Li Xiguang is director of Tsinghua University International Center for Communication. [File photo]

With National People's Congress (NPC), China's top legislature, and the Chinese People's Political Consultative Conference (CPPCC), China's political advisory body, now in session in Beijing, the delegates to the two sessions are busy publishing their reform proposals.

The grass roots and middle class account for roughly 95 percent of the Chinese society, and as both the driving force and instigators of the reform led by the Communist Party of China, they should be the principal beneficiaries of the country's reform and development. It stands to reason, then, that NPC deputies and CPPCC members should listen to their views and ensure that their opinions are voiced, rather than the opinions of the wealthy elite.
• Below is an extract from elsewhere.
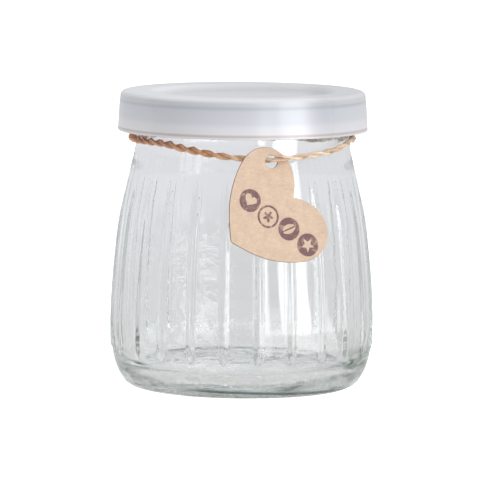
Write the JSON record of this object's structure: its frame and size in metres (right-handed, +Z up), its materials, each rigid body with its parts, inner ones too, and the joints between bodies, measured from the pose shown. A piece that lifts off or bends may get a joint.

The success of reform, though, is not measured by how loud slogans are shouted or how many followers a cause has. It is measured by such factors as improvements in people's standard of living, narrowing the gap between the rich and the poor as well as between urban and rural areas and the east and the west of the country.

However, in this age of new media and rapidly-proliferating communication channels, different interest groups attempt to manipulate public opinion, often by sensationalizing events and points of view. As a result, it's often hard for the NPC deputies and CPPCC members to get real, balanced and comprehensive information for their proposals.

At present, popular commercial and web media represent sponsors and investors, not the public. As one website manager put it: In the capital-driven cyber world, the fight is for profit, not for morality.

Meanwhile, with the proliferation of social networking, the news lifecycle is getting shorter and shorter. Editors and journalists have less time to investigate and research stories. They have no time to present a complete picture of China's social reality. Most of the fast news provided by twitter or other social networking sites is as nourishing to the mind as fast food is to the body. But NPC deputies and CPPCC members, who are supposed to represent people from all walks of life, need real, complete, balanced and in-depth news, which usually takes time.

When testing whether or not their reform proposals are based in truth and have genuine social value, delegates should hold fast to the principle and practice of listening to the opinions of the people they represent. If they only listen to the loudest voices in the media, they will merely become the puppets of those looking to manipulate public opinion, for whatever reason.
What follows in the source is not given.